* EXERCISE: Restate the opening lines of the material below word for word, stopping after the line that contains "small corner curves.".
▼▼▼
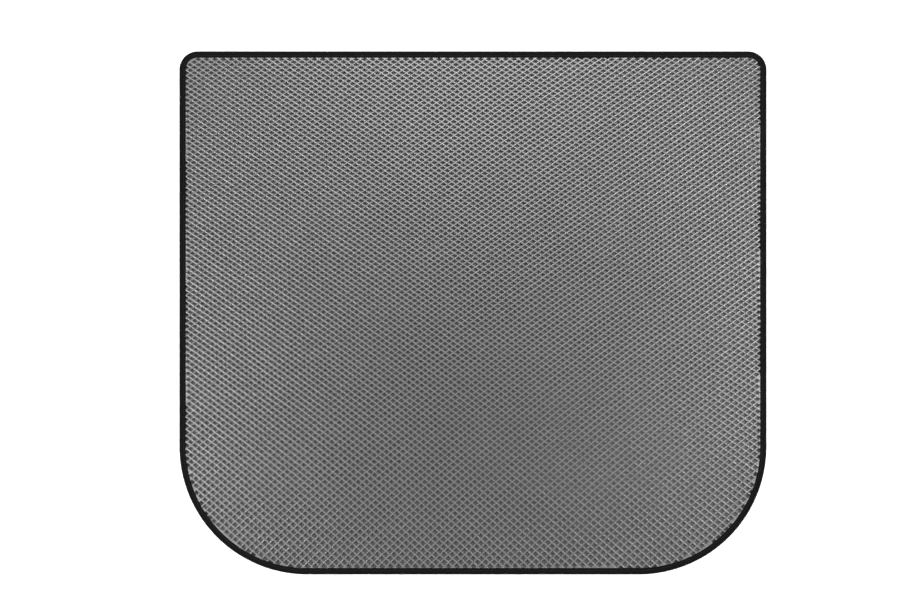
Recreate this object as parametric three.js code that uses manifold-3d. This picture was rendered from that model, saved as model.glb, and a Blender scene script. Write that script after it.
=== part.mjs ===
// A car boot liner: one moulded foam sheet whose top is a lattice of open diamond cells, with a tape
// folded over its cut edge and sewn through. Millimetres, +Z up. The origin is on the floor under the
// middle of the liner, +X runs across the boot, and +Y points to the end with the small corner curves.

import * as THREE from "three";
import { ConvexGeometry } from "three/addons/geometries/ConvexGeometry.js";
import { ParametricGeometry } from "three/addons/geometries/ParametricGeometry.js";
import { mergeGeometries, mergeVertices } from "three/addons/utils/BufferGeometryUtils.js";
import Module from "manifold-3d";

const wasm = await Module();
wasm.setup();

// Outline, over the binding. The far end is at +Y and the near end at -Y.
const WIDTH = 1055;
const DEPTH = 940;
const FAR_CORNER_RADIUS = 33;
const NEAR_CORNER_RADIUS = 230;
const FAR_CORNER_STEPS = 6;
const NEAR_CORNER_STEPS = 14;

// Foam sheet. Its top is level with the top of the binding.
const SHEET_THICKNESS = 10;
const CELL_FLOOR = 3;

// Cells. The rows grow longer towards the near end, slowly at first.
const CELL_WIDTH = 14.9;
const FAR_CELL_LENGTH = 9.75;
const NEAR_CELL_LENGTH = 14.1;
const ROW_GROWTH_POWER = 3.5;
const WALL_TOP = 1.7;
const WALL_FOOT = 3;
const RIM_LAND = 2.5; // flat strip of sheet between the binding and the first cells
const CELLS_PER_POCKET = 5; // real cells along each side of one modelled, enlarged cell
const SMALLEST_POCKET = 800; // mm3: what the rim leaves of a cut cell below this is filled
const OVERCUT = 1; // how far a cutting shape stands above the face that it cuts

// Binding tape
const TAPE_THICKNESS = 1;
const TAPE_FACE = 12; // width of tape seen on the top, and on the underside
const TAPE_GAP = 0.3; // between the sheet and the tape's fold, and beside the tape's edges
const FOLD_STEPS = 6;

// Seam, midway along the flat part of the tape's face
const THREAD_DIAMETER = 0.6;
const SEAM_GROOVE_WIDTH = 2;

const FAR_Y = DEPTH / 2;
const FOLD_RADIUS = SHEET_THICKNESS / 2;
const MID_Z = SHEET_THICKNESS / 2;
const CORE_INSET = TAPE_FACE + TAPE_GAP;
const FIELD_INSET = TAPE_FACE + RIM_LAND;
const SEAM_INSET = (FOLD_RADIUS + TAPE_FACE) / 2;

// One point of the outline for each step of the corner curves, anticlockwise, as the curve's centre,
// its radius and the direction out of it. An inset outline has the same centres and smaller radii.
function outlineStations() {
  const right = WIDTH / 2;
  const near = -DEPTH / 2;
  const corners = [
    { side: 1, y: FAR_Y - FAR_CORNER_RADIUS, radius: FAR_CORNER_RADIUS, steps: FAR_CORNER_STEPS },
    { side: -1, y: FAR_Y - FAR_CORNER_RADIUS, radius: FAR_CORNER_RADIUS, steps: FAR_CORNER_STEPS },
    { side: -1, y: near + NEAR_CORNER_RADIUS, radius: NEAR_CORNER_RADIUS, steps: NEAR_CORNER_STEPS },
    { side: 1, y: near + NEAR_CORNER_RADIUS, radius: NEAR_CORNER_RADIUS, steps: NEAR_CORNER_STEPS },
  ];
  return corners.flatMap(({ side, y, radius, steps }, quarter) =>
    Array.from({ length: steps + 1 }, (_, step) => ({
      x: side * (right - radius),
      y,
      radius,
      angle: (Math.PI / 2) * (quarter + step / steps),
    })),
  );
}

const STATIONS = outlineStations();

function outlinePoint(station, inset) {
  const reach = station.radius - inset;
  return new THREE.Vector2(
    station.x + reach * Math.cos(station.angle),
    station.y + reach * Math.sin(station.angle),
  );
}

// The outline, inset and filled, as a slab between two heights.
function slab(inset, bottom, top) {
  const shape = new THREE.Shape(STATIONS.map((station) => outlinePoint(station, inset)));
  const geometry = new THREE.ExtrudeGeometry(shape, { depth: top - bottom, bevelEnabled: false });
  return geometry.translate(0, 0, bottom);
}

// A closed section carried round the outline. The section's points are [inset, height], and go inwards
// along its top and outwards along its underside, so that the faces point out.
function sweepRound(section) {
  const place = (u, v, target) => {
    const station = STATIONS[Math.round(u * STATIONS.length) % STATIONS.length];
    const [inset, height] = section[Math.round(v * section.length) % section.length];
    const { x, y } = outlinePoint(station, inset);
    target.set(x, y, height);
  };
  return new ParametricGeometry(place, STATIONS.length, section.length);
}

// Half a turn of the fold, from the underside over the outer edge to the top.
function foldPoints(reach, rise) {
  return Array.from({ length: FOLD_STEPS + 1 }, (_, step) => {
    const angle = Math.PI * (step / FOLD_STEPS - 1 / 2);
    return [FOLD_RADIUS - reach * Math.cos(angle), MID_Z + rise * Math.sin(angle)];
  });
}

function solidOf(geometry) {
  geometry.deleteAttribute("normal");
  geometry.deleteAttribute("uv");
  const merged = mergeVertices(geometry);
  return new wasm.Manifold(
    new wasm.Mesh({
      numProp: 3,
      vertProperties: merged.attributes.position.array,
      triVerts: new Uint32Array(merged.index.array),
    }),
  );
}

function geometryOf(solid) {
  const { vertProperties, triVerts } = solid.getMesh();
  const geometry = new THREE.BufferGeometry();
  geometry.setAttribute("position", new THREE.BufferAttribute(vertProperties, 3));
  geometry.setIndex(new THREE.BufferAttribute(triVerts, 1));
  geometry.computeVertexNormals();
  return geometry;
}

// How much longer the field is for the growth of its rows, as a share of what equal rows would need.
const ROW_GROWTH = (NEAR_CELL_LENGTH / FAR_CELL_LENGTH - 1) / (ROW_GROWTH_POWER + 1);

// Distance from the far end of the field to a place that is a given share of the rows down it.
function rowPlace(share, fieldDepth) {
  const grown = ROW_GROWTH * Math.max(share, 0) ** (ROW_GROWTH_POWER + 1);
  return (fieldDepth * (share + grown)) / (1 + ROW_GROWTH);
}

// A cell as a cutting shape: its diamond shrinks about the cell's middle by the walls round it, which
// are thicker at the foot than at the top.
function cellCutter(x, [farY, midY, nearY], halfWidth) {
  const halfLength = (farY - nearY) / 2;
  const across = (2 * halfWidth * halfLength) / Math.hypot(halfWidth, halfLength);
  const corners = [
    [halfWidth, midY],
    [0, farY],
    [-halfWidth, midY],
    [0, nearY],
  ];
  const wallSlope = (WALL_FOOT - WALL_TOP) / (SHEET_THICKNESS - CELL_FLOOR);
  const ring = (z) => {
    const wall = (WALL_TOP + wallSlope * (SHEET_THICKNESS - z)) * CELLS_PER_POCKET;
    const open = 1 - wall / across;
    return corners.map(
      ([offset, y]) => new THREE.Vector3(x + offset * open, midY + (y - midY) * open, z),
    );
  };
  return new ConvexGeometry([...ring(CELL_FLOOR), ...ring(SHEET_THICKNESS + OVERCUT)]);
}

// Rows of diamonds, each row half a cell across from the one before and reaching half way into it. The
// first and last rows are half outside the field, and so is every other row's cell at each side.
function cellCutters() {
  const fieldWidth = WIDTH - 2 * FIELD_INSET;
  const fieldDepth = DEPTH - 2 * FIELD_INSET;
  const columns = Math.round(fieldWidth / (CELL_WIDTH * CELLS_PER_POCKET));
  const rows = Math.round(fieldDepth / (FAR_CELL_LENGTH * CELLS_PER_POCKET * (1 + ROW_GROWTH)));
  const pitch = fieldWidth / columns;
  const rowY = (halfRow) => FAR_Y - FIELD_INSET - rowPlace(halfRow / (2 * rows), fieldDepth);
  const cutters = [];
  for (let halfRow = 0; halfRow <= 2 * rows; halfRow += 1) {
    const lines = [rowY(halfRow - 1), rowY(halfRow), rowY(halfRow + 1)];
    const offset = (halfRow % 2) / 2;
    for (let column = offset; column <= columns; column += 1) {
      const x = (column - columns / 2) * pitch;
      cutters.push(cellCutter(x, lines, pitch / 2));
    }
  }
  return solidOf(mergeGeometries(cutters));
}

function evaSheet() {
  const top = SHEET_THICKNESS - TAPE_THICKNESS;
  const edge = foldPoints(FOLD_RADIUS - TAPE_THICKNESS - TAPE_GAP, MID_Z - TAPE_THICKNESS);
  const margin = sweepRound([[FIELD_INSET, top], [FIELD_INSET, TAPE_THICKNESS], ...edge]);
  const sheet = solidOf(slab(CORE_INSET, 0, SHEET_THICKNESS)).add(solidOf(margin));
  const field = solidOf(slab(FIELD_INSET, 0, SHEET_THICKNESS + OVERCUT));
  const pockets = cellCutters()
    .intersect(field)
    .decompose()
    .filter((pocket) => pocket.volume() > SMALLEST_POCKET);
  return geometryOf(sheet.subtract(wasm.Manifold.union(pockets)));
}

// The tape's section: its outside with a shallow sewn groove in each face, then its inside.
function edgeBinding() {
  const grooveFrom = SEAM_INSET - SEAM_GROOVE_WIDTH / 2;
  const grooveTo = SEAM_INSET + SEAM_GROOVE_WIDTH / 2;
  const inside = foldPoints(FOLD_RADIUS - TAPE_THICKNESS, MID_Z - TAPE_THICKNESS).reverse();
  return geometryOf(
    solidOf(
      sweepRound([
        ...foldPoints(FOLD_RADIUS, MID_Z),
        [grooveFrom, SHEET_THICKNESS],
        [grooveFrom, SHEET_THICKNESS - THREAD_DIAMETER],
        [grooveTo, SHEET_THICKNESS - THREAD_DIAMETER],
        [grooveTo, SHEET_THICKNESS],
        [TAPE_FACE, SHEET_THICKNESS],
        [TAPE_FACE, SHEET_THICKNESS - TAPE_THICKNESS],
        ...inside,
        [TAPE_FACE, TAPE_THICKNESS],
        [TAPE_FACE, 0],
        [grooveTo, 0],
        [grooveTo, THREAD_DIAMETER],
        [grooveFrom, THREAD_DIAMETER],
        [grooveFrom, 0],
      ]),
    ),
  );
}

// One thread of the seam, from its lowest height, as a six-sided strand that lies in its groove.
function seamThread(bottom) {
  const radius = THREAD_DIAMETER / 2;
  const top = bottom + THREAD_DIAMETER;
  const middle = bottom + radius;
  return geometryOf(
    solidOf(
      sweepRound([
        [SEAM_INSET - radius / 2, top],
        [SEAM_INSET + radius / 2, top],
        [SEAM_INSET + radius, middle],
        [SEAM_INSET + radius / 2, bottom],
        [SEAM_INSET - radius / 2, bottom],
        [SEAM_INSET - radius, middle],
      ]),
    ),
  );
}

function part(name, geometry, color, roughness) {
  const material = new THREE.MeshStandardMaterial({ color, roughness, metalness: 0, flatShading: true });
  const mesh = new THREE.Mesh(geometry, material);
  mesh.name = name;
  return mesh;
}

const FOAM_GREY = 0x77777a;
const TAPE_BLACK = 0x1d1d1f;
const THREAD_BLACK = 0x18181a;

const liner = new THREE.Group();
liner.add(part("eva_sheet", evaSheet(), FOAM_GREY, 0.75));
liner.add(part("edge_binding", edgeBinding(), TAPE_BLACK, 0.9));
liner.add(part("needle_thread", seamThread(SHEET_THICKNESS - THREAD_DIAMETER), THREAD_BLACK, 0.7));
liner.add(part("bobbin_thread", seamThread(0), THREAD_BLACK, 0.7));

export default liner;
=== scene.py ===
"""A car boot liner seen from above: a moulded foam sheet with open diamond cells, its cut edge bound
with a folded tape that is sewn through. Metres, in the frame of the solids: +X across the boot, +Y to the
end with the small corner curves, +Z up out of the cells."""

import math

import bmesh
import bpy
import numpy as np
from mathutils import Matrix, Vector


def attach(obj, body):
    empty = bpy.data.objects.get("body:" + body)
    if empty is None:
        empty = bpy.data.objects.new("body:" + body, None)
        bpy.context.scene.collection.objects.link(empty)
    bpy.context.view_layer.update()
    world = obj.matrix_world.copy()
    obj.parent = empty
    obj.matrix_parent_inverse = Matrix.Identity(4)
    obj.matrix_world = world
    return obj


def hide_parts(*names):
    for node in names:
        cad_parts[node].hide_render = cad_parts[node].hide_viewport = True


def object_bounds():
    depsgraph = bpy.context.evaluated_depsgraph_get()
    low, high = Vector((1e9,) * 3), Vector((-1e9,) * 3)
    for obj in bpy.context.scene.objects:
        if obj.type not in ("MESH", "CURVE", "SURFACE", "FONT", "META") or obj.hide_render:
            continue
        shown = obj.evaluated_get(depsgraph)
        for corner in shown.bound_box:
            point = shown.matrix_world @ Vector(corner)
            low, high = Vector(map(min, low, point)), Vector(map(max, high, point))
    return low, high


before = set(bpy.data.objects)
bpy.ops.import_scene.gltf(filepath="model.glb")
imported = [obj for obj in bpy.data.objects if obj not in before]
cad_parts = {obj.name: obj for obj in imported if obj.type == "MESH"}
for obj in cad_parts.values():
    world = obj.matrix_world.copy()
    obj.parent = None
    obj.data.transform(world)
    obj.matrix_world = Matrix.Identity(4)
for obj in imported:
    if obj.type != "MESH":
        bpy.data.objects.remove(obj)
SOLID_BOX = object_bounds()

MM = 0.001

# The outline, over the binding
(LEFT, NEAR, FLOOR), (RIGHT, FAR, TOP) = SOLID_BOX
FAR_CORNER = 33 * MM
NEAR_CORNER = 230 * MM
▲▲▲
* THE RESULT:
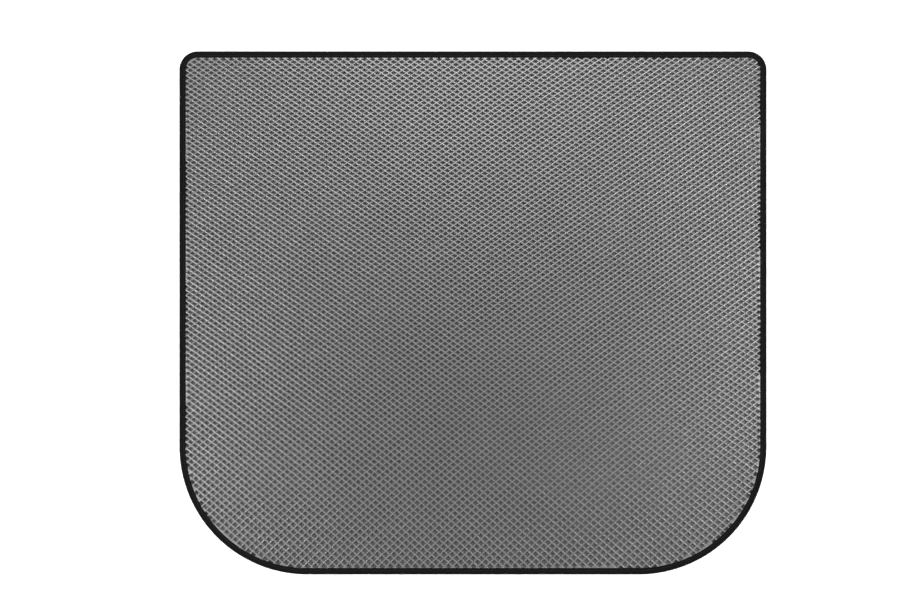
Recreate this object as parametric three.js code that uses manifold-3d. This picture was rendered from that model, saved as model.glb, and a Blender scene script. Write that script after it.
=== part.mjs ===
// A car boot liner: one moulded foam sheet whose top is a lattice of open diamond cells, with a tape
// folded over its cut edge and sewn through. Millimetres, +Z up. The origin is on the floor under the
// middle of the liner, +X runs across the boot, and +Y points to the end with the small corner curves.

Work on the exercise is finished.